Calling themselves “the most frustrated amateurs on tour,” The Golf Guys Tour boasts its own Twitter account (@TheGolfGuysTour) and website (www.thegolfguystour.com), which sells merchandise, and posts results and photos.
Hamlin won the tour last year and already has built a large lead in this season’s standings as well.
“I’m the best golfer,” said Hamlin, a member at The Peninsula Club just north of Charlotte, where he plays to a 4.2 handicap. Hamlin estimates he plays as many as 90 rounds a year. When he’s not on the course or the track Hamlin has a full-sized golf simulator in his home.
“As soon as I started racing, I started playing golf,” he said. “A lot of the crew guys would go play on their time off. I really didn’t have any other sports that I did growing up, so I took it up and went out for a few rounds. The next thing you know, I kind of got addicted to it. I enjoy the challenge. Hopefully I’ll play a lot more once I retire.”
During racing season, Hamlin said he and other drivers regularly tee it up following Saturday practices. He competed in this year’s Diamond Resorts Invitational — featuring legendary PGA Tour Champions, LPGA stars and over 40 celebrities from the world of sports and entertainment competing for their own prize purse. Hamlin finished 29th out of 47 celebrities.
He is renowned among his fellow competitors for his putting. One professional golfer’s caddie called Hamlin “possibly the best amateur putter” he had ever seen.
Hamlin said one of his fondest golf memories was last year’s Wells Fargo Championship Pro-Am, where he and former FedEx CEO Mike Glenn teamed up with PGA Tour star Adam Scott to shoot 56 and win the event by two shots. “It was so crazy how well we played brother-in-law golf,” said Hamlin, who recently posted a video of himself practicing his short game on a plane.
One of Hamlin’s best friends and frequent partners on the golf course is Bubba Watson. Hamlin even caddied for his fellow left-hander during the Masters Par-3 Contest in 2012; the year Watson won his first of two green jackets.
Like Harvick, Hamlin has a foundation in his name and also hosts a pro-am. One of his foundation’s two biggest fundraising events of the year is the “The Denis, Denny & Mark’s Pro-Am Jam,” a golf and concert event held each October at Daniel’s Island in Charleston, S.C., co-sponsored by Hamlin, Hootie & the Blowfish’s Mark Bryan and entrepreneur Denis Gallagher. Last year’s fifth annual event raised a Pro-Am Jam record amount of $270,000, bringing the five-year fundraising tally to $990,000.
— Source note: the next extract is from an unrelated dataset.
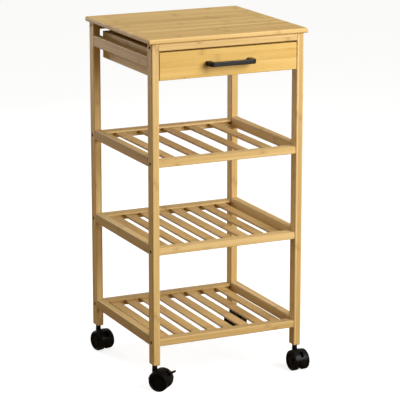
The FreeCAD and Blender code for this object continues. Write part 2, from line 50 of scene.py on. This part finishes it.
# ---------------------------------------------------------------- floor
# A wide sheet of pale studio paper that the cart stands on.  It glows a little,
# as paper lit from all round does, so the shadows on it stay faint.
bpy.ops.object.select_all(action="DESELECT")
bpy.ops.mesh.primitive_plane_add(size=60, location=(0, 0, -0.0004))
floor = bpy.context.object
floor.name = "studio_floor"


def node(tree, kind, inputs=None, **settings):
    """One shader node with its settings; an input is a number, a colour or another node's socket."""
    made = tree.nodes.new("ShaderNode" + kind)
    for key, value in settings.items():
        setattr(made, key, value)
    for key, value in (inputs or {}).items():
        if isinstance(value, bpy.types.NodeSocket):
            tree.links.new(value, made.inputs[key])
        else:
            made.inputs[key].default_value = value
    return made


def blank_material(name):
    """A material with an empty node tree."""
    finish = bpy.data.materials.new(name)
    finish.use_nodes = True
    finish.node_tree.nodes.clear()
    return finish


paper = blank_material("studio_paper")
tree = paper.node_tree
sheet = node(tree, "BsdfDiffuse", {"Color": (0.36, 0.36, 0.36, 1.0)})
glow = node(tree, "Emission", {"Color": (1.0, 1.0, 1.0, 1.0), "Strength": 0.80})
lit_sheet = node(tree, "AddShader", {0: sheet.outputs[0], 1: glow.outputs[0]})
node(tree, "OutputMaterial", {"Surface": lit_sheet.outputs[0]})
floor.data.materials.append(paper)
floor.visible_diffuse = False
floor.visible_glossy = False

# ---------------------------------------------------------------- light and camera
# A large softbox in front on the right, weaker ones overhead and behind, and warm
# walls all round.  The camera stands in front on the left, above the board.
bpy.context.scene.view_settings.view_transform = "Standard"
room = bpy.data.worlds.new("studio_room")
room.use_nodes = True
walls = room.node_tree.nodes["Background"]
height = node(room.node_tree, "SeparateXYZ", {0: node(room.node_tree, "TexCoord").outputs["Generated"]})
inputs = {"Value": height.outputs["Z"], "From Min": -0.3, "From Max": 0.5}
rise = node(room.node_tree, "MapRange", inputs, interpolation_type="SMOOTHSTEP").outputs["Result"]
inputs = {"Factor": rise, 6: (0.25, 0.160, 0.062, 1.0), 7: (0.42, 0.41, 0.39, 1.0)}
shade = node(room.node_tree, "Mix", inputs, data_type="RGBA").outputs[2]
room.node_tree.links.new(shade, walls.inputs["Color"])
bpy.context.scene.world = room


def softbox(name, position, target, size, power):
    """A square area light that looks from one point to another."""
    lamp = bpy.data.lights.new(name, "AREA")
    lamp.shape = "SQUARE"
    lamp.size = size
    lamp.energy = power
    holder = bpy.data.objects.new(name, lamp)
    bpy.context.scene.collection.objects.link(holder)
    holder.location = position
    aim = Vector(target) - Vector(position)
    holder.rotation_euler = aim.to_track_quat("-Z", "Y").to_euler()
    return holder


softbox("key_softbox", (0.95, -1.75, 1.35), (0.0, 0.0, 0.6), 1.3, 60.0)
softbox("top_softbox", (-0.2, 0.1, 2.6), (0.0, 0.0, 0.4), 1.6, 12.0)
softbox("back_softbox", (-0.7, 2.3, 0.9), (0.0, 0.0, 0.4), 1.2, 26.0)

lens = bpy.data.cameras.new("front_camera")
lens.sensor_width = 36.0
lens.lens = 187.9
lens.clip_start = 0.1
lens.clip_end = 100.0
camera = bpy.data.objects.new("front_camera", lens)
bpy.context.scene.collection.objects.link(camera)
camera.location = (-1.88829, -4.03762, 1.47996)
camera_yaw = math.radians(-25.12)
camera_tilt = math.radians(90.0 - 14.03)
camera.rotation_euler = (camera_tilt, 0.0, camera_yaw)
bpy.context.scene.camera = camera

# ---------------------------------------------------------------- top board
# The lid of the cart: a board of bamboo strips glued side by side, its edges
# rounded and lacquered satin.  Four screws hold it down from under the rails.


def maths(tree, operation, first, second=0.0, third=0.0):
    """The result of one arithmetic node."""
    return node(tree, "Math", {0: first, 1: second, 2: third}, operation=operation).outputs[0]


def ramped(tree, value, low, high, start, stop):
    """A value from low to high taken smoothly onto start to stop."""
    inputs = {"Value": value, "From Min": low, "From Max": high, "To Min": start, "To Max": stop}
    return node(tree, "MapRange", inputs, interpolation_type="SMOOTHSTEP").outputs["Result"]


def streaks(tree, run, across, deep, stretch, detail):
    """Noise drawn out along the grain; stretch is its scale along it and across it."""
    along, wide = stretch
    place = node(
        tree,
        "CombineXYZ",
        {
            0: maths(tree, "MULTIPLY", run, along),
            1: maths(tree, "MULTIPLY", across, wide),
            2: maths(tree, "MULTIPLY", deep, wide),
        },
    )
    inputs = {"Vector": place.outputs[0], "Scale": 1.0, "Detail": detail, "Roughness": 0.55}
    return node(tree, "TexNoise", inputs).outputs["Fac"]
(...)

“Being on the verge of $1 million raised in only five short years is a testament to the generosity of all that support and participate in the Pro-Am Jam and the organizations it benefits,” Hamlin said.
Indeed, NASCAR driver David Ragan said despite what people might think, he sees a lot of similarities between his sport and golf.
“Golf is one of the sports — like NASCAR — that really hasn’t changed in how it’s played since its inception,” Ragan said. “They stick with a lot of the same procedures that have been in place since day one. Technology might help drive the ball farther on the golf course, just like technology helps give us more horsepower to go faster, but the core basics of the sport are still very much the same as they were when they first started.”